Page 24 - DIY Investor Magazine - Issue 25
P. 24

TAKING THE LONG VIEW ON JAPANESE GROWTH
     The JPMorgan Japanese Investment Trust offers investors capital growth opportunities from a market often overlooked by UK investors.
 Nicholas Weindling Fund Manager
Investors searching for opportunities in today’s uncertain
world may well overlook Japan. Economic headlines about the country could be discouraging: 2019’s consumption tax hike and GDP fall, followed by coronavirus and its effects (such as postponement of the Tokyo Olympics), and recession. But look behind the headlines, beyond the Dow, and Japan is home to a number of best-in-sector companies with exciting futures. The JPMorgan Japanese Investment Trust offers the opportunity to tap into their growth.
BACKING WINNERS
Of course, Japan is not immune to global uncertainty. It is by nature more cyclical than other developed markets and can therefore be commensurately more impacted, both positively and negatively by the slings and arrows of economic fortune.

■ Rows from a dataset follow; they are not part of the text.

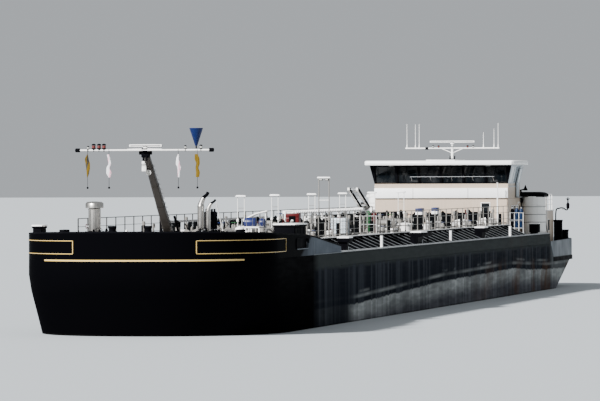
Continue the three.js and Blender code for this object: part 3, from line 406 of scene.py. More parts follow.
# The knees' flange edge is painted lighter grey than their near-black web: a painted highlight.
KNEE_EDGE_HIGHLIGHT = Paint("knee edge paint", (0.09, 0.095, 0.1), (0.05, 0.05, 0.05), 0.5, 0.4, 0.2, 0.1)
WHITE = Paint("white fittings paint", (0.88, 0.87, 0.85), (0.62, 0.58, 0.54), 0.4, 0.35, 0.25)
CREAM = Paint("cream house paint", (0.5, 0.4, 0.31), (0.4, 0.31, 0.23), 0.38, 0.3, 0.18)
BRIGHT = Paint("bright white band paint", (0.98, 0.975, 0.965), (0.88, 0.87, 0.85), 0.3, 0.15, 0.08)
STERN_GREY = Paint("stern grey paint", (0.12, 0.14, 0.16), (0.08, 0.09, 0.1), 0.42, 0.35, 0.35, 0.1)
CABIN_GREY = Paint("cabin side paint", (0.42, 0.46, 0.49), (0.34, 0.37, 0.4), 0.35, 0.25, 0.15, 0.2)
PIPE = Paint("pipe paint", (0.2, 0.19, 0.175), (0.1, 0.085, 0.07), 0.42, 0.5, 0.4)
SPAR = Paint("mast paint", (0.024, 0.021, 0.018), (0.05, 0.045, 0.039), 0.38, 0.5, 0.35, 0.2)
GOLD = Paint("gold line paint", (0.62, 0.42, 0.13), (0.5, 0.36, 0.16), 0.36, 0.3, 0.15, 0.5)
SIGNAL_BLUE = Paint("signal blue paint", (0.003, 0.012, 0.075), (0.01, 0.022, 0.1), 0.4, 0.3, 0.1, 0.2)
FIRE_RED = Paint("fire red paint", (0.07, 0.004, 0.005), (0.1, 0.018, 0.016), 0.4, 0.35, 0.2, 0.2)
NAVY = Paint("dark blue paint", (0.003, 0.014, 0.045), (0.01, 0.027, 0.07), 0.4, 0.35, 0.2, 0.2)
DRUM_GREEN = Paint("drum green paint", (0.012, 0.065, 0.022), (0.03, 0.1, 0.045), 0.4, 0.35, 0.2, 0.2)
STEEL = Metal("brushed stainless", (0.5, 0.48, 0.45), 0.3, (1, 1, 0.04))
GALVANISED = Metal("galvanised steel", (0.42, 0.43, 0.44), 0.45)
BRONZE = Metal("cast propeller bronze", (0.5, 0.33, 0.13), 0.32)
BLUE_DRUM = Moulded("blue moulded plastic", (0.002, 0.007, 0.065), (0.008, 0.018, 0.1), ribs=14)
TOTE = Moulded("milky tote plastic", (0.5, 0.58, 0.64), (0.72, 0.77, 0.8), ribs=9, roughness=0.35)
DARK_PLASTIC = Moulded("dark console plastic", (0.02, 0.021, 0.023), (0.05, 0.05, 0.05))
LAMP_RED = Moulded("red lamp plastic", (0.11, 0.01, 0.008), (0.2, 0.03, 0.02), roughness=0.3)
YELLOW_CLOTH = Bunting("yellow bunting", (0.11, 0.066, 0.001), (0.16, 0.1, 0.006))
BLACK_CLOTH = Bunting("black bunting", (0.015, 0.014, 0.013), (0.05, 0.048, 0.045))
PALE_CLOTH = Bunting("white bunting", (0.78, 0.77, 0.78), (0.6, 0.6, 0.64))
PINK_CLOTH = Bunting("pink bunting", (0.62, 0.3, 0.38), (0.72, 0.5, 0.56))
WINDOW = Pane("tinted window glass", (0.004, 0.006, 0.008), 0.18)
# The side panes are pale blue-grey and almost opaque: a painted sky reflection in the side glass.
SIDE_PANE_SKY_REFLECTION = Pane("blue-grey side window", (0.38, 0.42, 0.45), 0.05)
LENS = Pane("lamp lens", (0.7, 0.7, 0.66), 0.5)


# The bodies, the slots and the sides


class Body(Enum):
    """The bodies that move on their own."""

    VESSEL = "vessel"
    FOREMAST = "foremast"
    FORE_SCANNER = "foremast_scanner"
    CRANE = "hose_crane"
    DOOR_PORT = "door_port"
    DOOR_STARBOARD = "door_starboard"
    ROOF_MAST = "roof_mast"
    ROOF_SCANNER = "roof_scanner"
    PROPELLER = "propeller"
    RUDDER_PORT = "rudder_port"
    RUDDER_STARBOARD = "rudder_starboard"
    DAVIT = "stern_davit"


class Slot(Enum):
    """The record's material slots."""

    HULL = "hull_black"
    STERN = "stern_grey"
    DECK = "deck_paint"
    RAIL = "rail_white"
    GEAR = "gear_black"
    STAINLESS = "stainless"
    MAST = "mast_brown"
    HOUSE = "house_white"
    SIGNAL = "signal_blue"
    FLAG = "flag_cloth"
    PIPE = "pipe_grey"
    DRUM_BLUE = "drum_blue"
    DRUM_MIXED = "drum_mixed"
    RED = "fire_red"
    TOTE = "tote_blue"
    GLASS = "dark_glass"
    HELM = "helm_black"
    BRONZE = "bronze"


class Hand(Enum):
    """A side of the ship."""

    PORT = 1
    STARBOARD = -1

    @property
    def word(self) -> str:
        """The side's name, as it stands in node names."""
        return self.name.lower()


class Axis(Enum):
    """The ship's axes, by their place in a spot."""

    AFT = 0
    PORT = 1
    UP = 2


LENGTHWISE, ACROSS, UPRIGHT = (1, 0, 0), (0, 1, 0), (0, 0, 1)
CENTRE = (0, 0, 0)


# Mesh work


Caps = tuple[Finish, Finish] | None


def circle(count: int, radius: float, start: float = 0.0) -> list[Pair]:
    """Spread places evenly on a circle, as pairs about its middle."""
    turns = [start + 2 * math.pi * k / count for k in range(count)]
    return [(radius * math.cos(turn), radius * math.sin(turn)) for turn in turns]


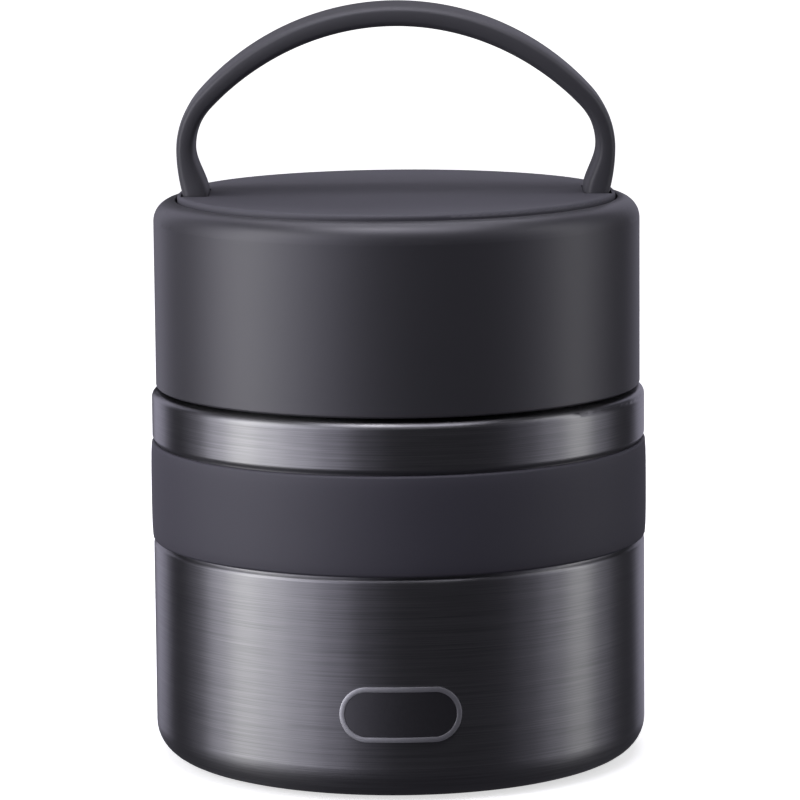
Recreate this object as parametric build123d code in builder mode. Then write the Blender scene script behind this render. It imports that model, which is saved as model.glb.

However, rather than trying to predict the direction of the Japanese market and the global economy, The JPMorgan Japanese Investment Trust focuses on generating long-term capital growth from attractively valued investment themes and individual stocks.
Tokyo-based portfolio manager Nicholas Weindling, explains: ‘The companies we have invested in have strong structural growth outlooks, competitive positions and balance sheets.
We believe they will perform well in the long-term regardless of the performance of the wider global economy. Backing long- term winners means that the earnings of our companies are less volatile.
UNKNOWN STRENGTHS
The trust’s focus on the long-term (and that it is unconstrained by sector and market cap) means it can avoid structurally weak sectors such as steel, banking and automotive. Low-growth, old economy stocks – household names such as Canon, Toyota and NEC – dominate these sectors, and Japanese ETFs.
Instead, explains Weindling, companies on the trust’s portfolio ‘are becoming household names or are well-known but people don’t know they are Japanese’. These highly-investible companies could be hidden in plain sight.
For example, most job-seekers who have used Indeed, the world’s number one online recruitment website, will be unaware that its parent company, Recruit, is a Japanese-owned business.
ON BALANCE
Investing in the growth of Japanese companies like Recruit has been made easier by Japan’s corporate governance ‘revolution’ (or at least, modernisation). While a few years ago it would have been hard to talk about dividend yield in relation to Japanese companies, changes to regulations around corporate governance have enabled companies to offer buybacks and dividends.
In contrast to dividend suspensions in Western markets, they have generally continued to do so.